Me incliné hacia ella.

—Ange…

Extendió la mano.

—No hace falta que te disculpes. Haz el favor de irte. —Observó mi cuerpo desnudo y sonrió—. Pero antes ponte algo de ropa.

Recogí la ropa del suelo y me vestí; mientras tanto Angie me observaba a través del humo.

Al salir de la habitación, apagó el cigarrillo.

—Patrick.

Asomé la cabeza por la puerta.

—Cuando estés dispuesto a hablar, soy toda oídos. Cualquier cosa que me quieras explicar…

Asentí.

—Y si no quieres contarme nada, será tu propia decisión. ¿Comprendes?

Volví a asentir.

Al volver a colocar el cenicero en la mesilla, la sábana se resbaló y descubrió su torso desnudo.
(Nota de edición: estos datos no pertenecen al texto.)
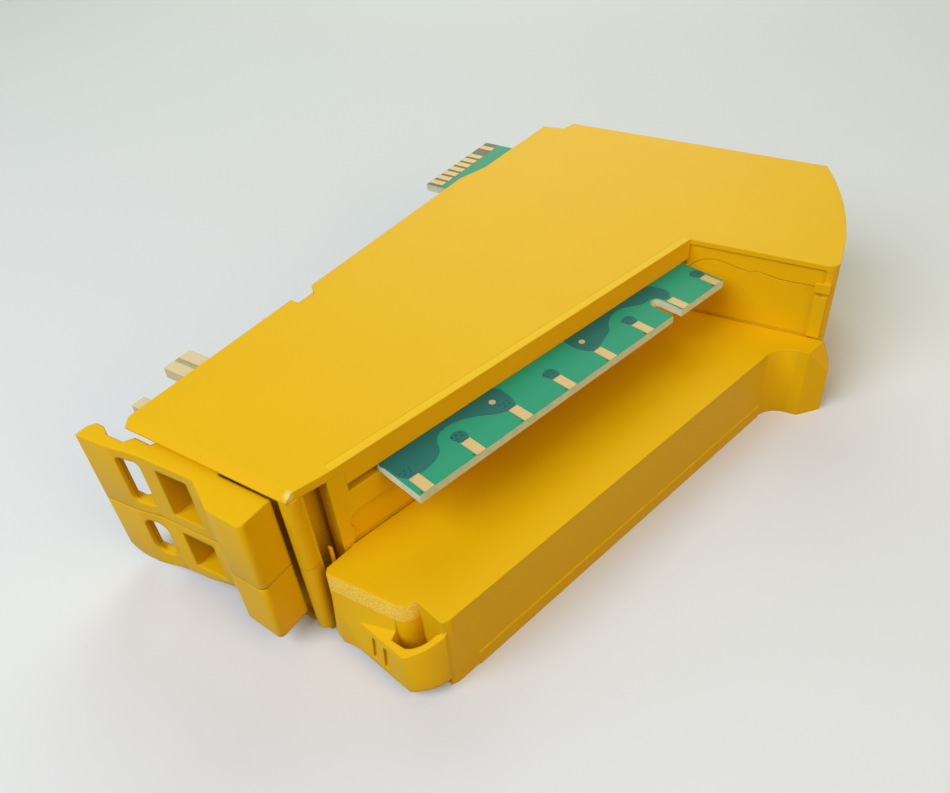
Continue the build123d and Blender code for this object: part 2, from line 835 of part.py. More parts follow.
with BuildPart() as header_pins:
    with BuildSketch(house.offset(board_bottom - 2.5)):
        with Locations((header_x, header_y)):
            Rectangle(header_length, header_width)
    extrude(amount=2.5)
    with BuildSketch(house.offset(lower_board_top + 3)):
        with Locations((header_x, header_y)):
            with GridLocations(header_pitch, header_pitch, header_rows, 2):
                Rectangle(pin_size, pin_size)
    extrude(amount=board_bottom - 2.5 - lower_board_top - 3)
header_pins.part.label = "header_pins"
export_step(header_pins.part, "parts/header_pins.step")


def chip(x, y, length, width, height, lead_count):
    """Flat chip hanging under the main board with leads along both long sides."""
    pitch = length / (lead_count + 1)
    with BuildPart() as body:
        with BuildSketch(house.offset(board_bottom - height)):
            with Locations((x, y)):
                Rectangle(length, width)
        extrude(amount=height - 0.1)
        with BuildSketch(house.offset(board_bottom - height / 2)):
            with Locations((x, y)):
                with GridLocations(pitch, width + 0.8, lead_count, 2):
                    Rectangle(pitch / 2, 1.2)
        extrude(amount=height / 2)
    return body.part


controller_size = 14.0
controller_height = 1.4
controller_places = ((66.0, -28.0), (86.0, -28.0))
bus_chip_length, bus_chip_width, bus_chip_height = 12.0, 8.0, 1.2
bus_chip_x, bus_chip_y = 82.0, -11.0
optocoupler_size = 4.4
optocoupler_height = 2.1
optocoupler_count = 6
optocoupler_first = (20.0, -21.5)
optocoupler_step = (6.4, -1.4)
can_radius = 3.15
can_height = 7.0
can_places = ((12.0, -6.5), (20.0, -6.5))
inductor_size = 10.0
inductor_height = 4.8
inductor_core_radius = 3.6
inductor_core_depth = 0.8
inductor_x, inductor_y = 20.0, -19.0
relay_length, relay_width, relay_height = 20.0, 10.0, 4.6
relay_bevel = 0.4
relay_places = ((62.0, -22.0), (86.0, -22.0))
crystal_length, crystal_width, crystal_height = 11.0, 4.6, 3.4
crystal_x, crystal_y = 76.0, -40.5
led_length, led_width, led_height = 1.6, 0.8, 0.7
led_count = 6
led_first = (80.0, -56.5)
led_step = (3.2, 1.0)
led_places = [(led_first[0] + i * led_step[0], led_first[1] + i * led_step[1]) for i in range(led_count)]

with BuildPart() as safety_controllers:
    for x, y in controller_places:
        add(chip(x, y, controller_size, controller_size, controller_height, 9))
safety_controllers.part.label = "safety_controllers"
export_step(safety_controllers.part, "parts/safety_controllers.step")

with BuildPart() as bus_interface_chip:
    add(chip(bus_chip_x, bus_chip_y, bus_chip_length, bus_chip_width, bus_chip_height, 6))
bus_interface_chip.part.label = "bus_interface_chip"
export_step(bus_interface_chip.part, "parts/bus_interface_chip.step")

with BuildPart() as optocouplers:
    for i in range(optocoupler_count):
        x = optocoupler_first[0] + i * optocoupler_step[0]
        y = optocoupler_first[1] + i * optocoupler_step[1]
        add(chip(x, y, optocoupler_size, optocoupler_size, optocoupler_height, 2))
optocouplers.part.label = "optocouplers"
export_step(optocouplers.part, "parts/optocouplers.step")

with BuildPart() as electrolytic_capacitors:
    with BuildSketch(house.offset(board_bottom - can_height)):
        with Locations(*can_places):
            Circle(can_radius)
    extrude(amount=can_height)
electrolytic_capacitors.part.label = "electrolytic_capacitors"
export_step(electrolytic_capacitors.part, "parts/electrolytic_capacitors.step")

with BuildPart() as power_inductor:
    with BuildSketch(house.offset(lower_board_top)):
        with Locations((inductor_x, inductor_y)):
            RectangleRounded(inductor_size, inductor_size, 0.15 * inductor_size)
    extrude(amount=inductor_height)
    with BuildSketch(house.offset(lower_board_top + inductor_height - inductor_core_depth)):
        with Locations((inductor_x, inductor_y)):
            Circle(inductor_core_radius)
    extrude(amount=inductor_core_depth, mode=Mode.SUBTRACT)
power_inductor.part.label = "power_inductor"
export_step(power_inductor.part, "parts/power_inductor.step")

with BuildPart() as safety_relays:
    with BuildSketch(house.offset(lower_board_top)):
        with Locations(*relay_places):
            Rectangle(relay_length, relay_width)
    extrude(amount=relay_height)
    chamfer(safety_relays.faces().sort_by(Axis.Z)[-len(relay_places):].edges(), relay_bevel)
safety_relays.part.label = "safety_relays"
export_step(safety_relays.part, "parts/safety_relays.step")

with BuildPart() as crystal:
    with BuildSketch(house.offset(board_bottom - crystal_height)):
        with Locations((crystal_x, crystal_y)):
            SlotOverall(crystal_length, crystal_width)
    extrude(amount=crystal_height)
crystal.part.label = "crystal"
export_step(crystal.part, "parts/crystal.step")

with BuildPart() as status_leds:
    with BuildSketch(house.offset(board_top)):
        with Locations(*led_places):
            Rectangle(led_length, led_width)
    extrude(amount=led_height)
status_leds.part.label = "status_leds"
export_step(status_leds.part, "parts/status_leds.step")
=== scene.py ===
import json
import math

import bmesh
import bpy
from mathutils import Matrix, Vector


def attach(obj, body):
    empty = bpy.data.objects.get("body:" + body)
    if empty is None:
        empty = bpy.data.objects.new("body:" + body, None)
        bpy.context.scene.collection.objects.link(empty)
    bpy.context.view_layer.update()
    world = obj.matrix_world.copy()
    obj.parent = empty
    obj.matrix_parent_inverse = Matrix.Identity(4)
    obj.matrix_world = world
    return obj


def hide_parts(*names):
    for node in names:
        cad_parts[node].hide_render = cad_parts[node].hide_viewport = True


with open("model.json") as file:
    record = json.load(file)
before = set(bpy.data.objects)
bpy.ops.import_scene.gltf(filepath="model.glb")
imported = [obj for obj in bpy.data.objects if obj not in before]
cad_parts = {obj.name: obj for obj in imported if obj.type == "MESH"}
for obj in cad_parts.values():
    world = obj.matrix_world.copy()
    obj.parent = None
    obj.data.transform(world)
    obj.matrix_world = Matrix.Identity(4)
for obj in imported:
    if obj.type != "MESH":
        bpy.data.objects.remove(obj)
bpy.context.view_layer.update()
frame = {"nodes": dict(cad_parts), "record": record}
nodes = frame["nodes"]

MM = 0.001

# Sizes of the module in millimetres: x runs from the lever end, y = 0 is the rear edge
HEAD_CORNER_X = 102.85
BLOCK_OUT = 5.6
TONGUE_REACH = 8.4
FRONT_START = (4.0, -27.55)
FRONT_SLANT = math.radians(13.7)
FRONT_LENGTH = 67.1
BLANK_HEAD = (73.4, -22.95)
BOARD_TOP = 21.68
SEAM_HEIGHT = 12.5
PAD_COUNT = 8
PAD_PITCH = 8.0
PAD_FIRST = 8.1


def to_house(x, y):
    """A point along and across the slanted front wall, in the module's own x and y."""
    return (
        FRONT_START[0] + x * math.cos(FRONT_SLANT) + y * math.sin(FRONT_SLANT),
        FRONT_START[1] - x * math.sin(FRONT_SLANT) + y * math.cos(FRONT_SLANT),
    )


MID = ((HEAD_CORNER_X - BLOCK_OUT) / 2, (to_house(*BLANK_HEAD)[1] + TONGUE_REACH) / 2)


def place(x, y, z):
    """The module's millimetres to the frame's metres."""
    return Vector(((x - MID[0]) * MM, (y - MID[1]) * MM, z * MM))


def place_front(x, y, z):
    """A point along and across the slanted front wall, in millimetres, to the frame's metres."""
    return place(*to_house(x, y), z)


# Small helpers for node trees


def feed(tree, socket, value):
    """Sets a socket to a number or a colour, or links another socket to it."""
    if isinstance(value, (int, float)):
        socket.default_value = value
    elif isinstance(value, (tuple, list)):
        socket.default_value = (*value[:3], 1.0)
    else:
        tree.links.new(value, socket)


def math_node(tree, operation, first, second=None, clamp=False):
    node = tree.nodes.new("ShaderNodeMath")
    node.operation = operation
    node.use_clamp = clamp
    feed(tree, node.inputs[0], first)
    if second is not None:
        feed(tree, node.inputs[1], second)
    return node.outputs["Value"]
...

Ninguno de los dos dijo nada durante un buen rato.

—Así pues —dijo Angie, después de un momento— queda claro. No quiero comportarme como las típicas esposas de policías que salen en las películas.

—¿Qué quieres decir?

—Que dan la lata a sus maridos para que hablen.

—Tampoco espero que lo hagas.

—Esas mujeres nunca saben cuándo han de dejar a la gente en paz.

Volví a asomar la cabeza por la puerta y la miré con curiosidad.

Quitó las almohadas que tenía detrás de la cabeza.

—Cuando salgas, ¿puedes darle al interruptor? —dijo.

Apagué la luz, pero permanecí allí un momento, sintiendo la mirada de Angie.